Local economists respond that the number of Nevada jobs shipped to China pales in comparison to overall job formation here. Nevada businesses added 240,500 positions from 2001 to 2007, according to numbers from the state's Department of Employment, Training and Rehabilitation. That includes 34,400 jobs in hotels and 6,900 positions in manufacturing. Nevada has clocked in as the only state with any recent manufacturing growth, said Ray Bacon, executive director of the Nevada Manufacturers Association.

Bacon said he couldn't think offhand of Nevada manufacturers that sent jobs directly to China. He cited a maker of foams for flower bouquets that shuttered its Dayton operation about seven years ago and moved to South Korea, where its market was expanding. He also pointed to a Sparks manufacturer of ear-protection muffs that consolidated operations in its Michigan plant after less-expensive Chinese earmuffs took over the U.S. marketplace. Both companies had 20 or 30 workers, Bacon said, and they paid anywhere from $12 to more than $15 an hour at the time they closed.

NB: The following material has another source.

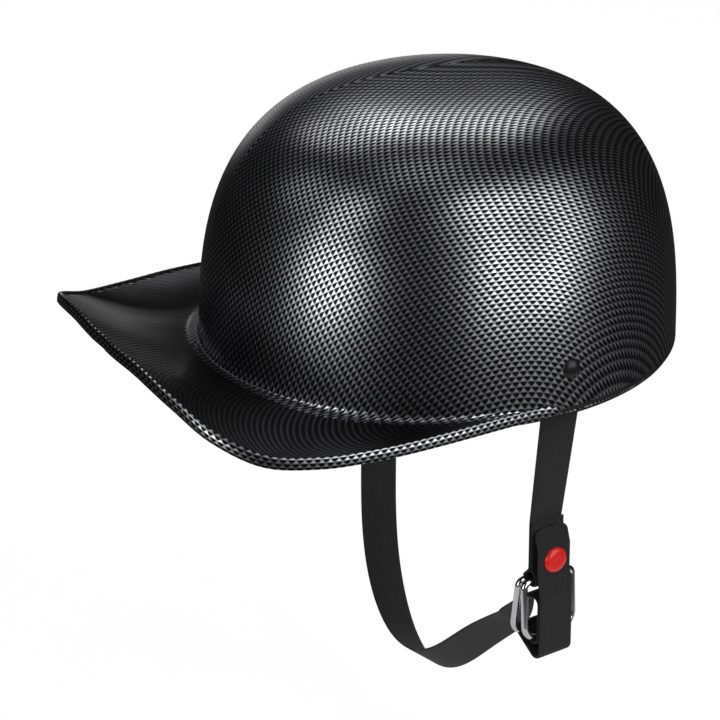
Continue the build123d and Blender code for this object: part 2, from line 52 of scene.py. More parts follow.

"Our losses have been relatively minor, and most of the time they've been situations where the jobs in Nevada wouldn't have moved except for the fact that the main product they were supplying moved," Bacon said. "Instead of the jobs directly moving to China, the marketplace moved to China."

As for the 1,650 jobs the EPI said Nevada dropped in food service and hotels, state economist Bill Anderson said a variety of factors make it difficult to pinpoint whether direct competition from China forced the losses. Some big casinos, such as the 1,800-employee Stardust, have closed in recent years, but they're making way for even bigger developments. The 10,000- employee Echelon is scheduled to replace the Stardust in 2010.

"It's not like a hotel will close and shift its operations from the Las Vegas Strip to China," said Anderson, chief economist at the employment department.

But job numbers are only part of the problem, Paul said.

Nationally, among workers whose jobs went to China, 31 percent had four-year college degrees, and more than 50 percent landed in the upper half of the country's wage structure, he said. Their replacement jobs pay, on average, $8,146 less annually. That cost the American economy $19.4 billion in 2007. Lower salaries also suppress pay gains across the board, and they mean lower tax revenue for state and local governments, Paul added.

Bacon agreed that the report's findings reflect turbulence in American industry.

He estimated that as many as 80 percent of his group's members aren't hiring right now. And any study that points to weakness in U.S. manufacturing should raise alarms.

"The sectors of the U.S. economy that truly add value are the sectors that produce something, whether it's goods, minerals that come out of the earth or food products," Bacon said. "Those sectors are mining, agriculture and manufacturing. When those sectors are weak, we're in trouble, and those sectors are all weak."

Trade with China has its positive side, Bacon said.

Nevada manufacturers that buy cheaper goods and commodities from China can reduce their costs and retain more workers, he said.

What's more, Silver State companies enjoyed jumps in business from contracts overseas. Statistics from the Nevada Commission on Economic Development show a 10 percent increase in Nevada exports in the most recent quarter when compared with a year earlier. Shipments of industrial equipment rose 70 percent. Nevada companies including diving-board makers, language phrase-book publishers and landscape architects landed contracts related to the 2008 Summer Olympics that begin in Beijing on Aug. 8.

Nevada got off easy in the EPI's analysis when compared with most other states. Two-thirds of jobs lost nationwide were in manufacturing, Paul said, and the Silver State's relatively small manufacturing base -- industry is just 4 percent of the state's economy -- protected it from the bigger drops that visited factory-heavy states.

Nevada lost about 1 percent of the state's 2001 job base. Idaho topped the list of states in share of jobs that went to China, with 2.59 percent, or 14,700 positions, gone overseas. California ranked No. 5, with 2.23 percent, or 325,800 jobs, shipped to China. Hawaii sent the lowest percentage of its jobs to China, losing 0.74 percent, or 4,100 positions.

"In a sense, we're somewhat sheltered relative to the impacts of job outsourcing," Anderson said. "Our manufacturing sector has held up relatively well."

It would hold up better if U.S. policymakers encouraged China to uphold the agreements it struck when it joined the World Trade Organization in 2001, Paul said. That means urging the Chinese to eliminate subsidies for the country's manufacturers, asking them to stop fixing the value of their currencies and demanding that they enforce laws protecting intellectual property.

"We really need a little more pressure on China to make sure it's honoring the commitments it made to gain greater access to our market," Paul said.

Economic pressures could also restore American jobs transferred overseas.

High fuel prices have made it uneconomical to continue sending some manufacturing work to China, Bacon said. Printing jobs and furniture-making in particular are poised to return stateside, he said. Plus, wages in China annually jump anywhere from 15 percent for assembly-line workers to 200 percent for managers, and those increases could make China less of a bargain in the long run, Bacon said.

"We will be competitive again with the Chinese in 20 years," Bacon said. "It's just going to be hell for that 20 years."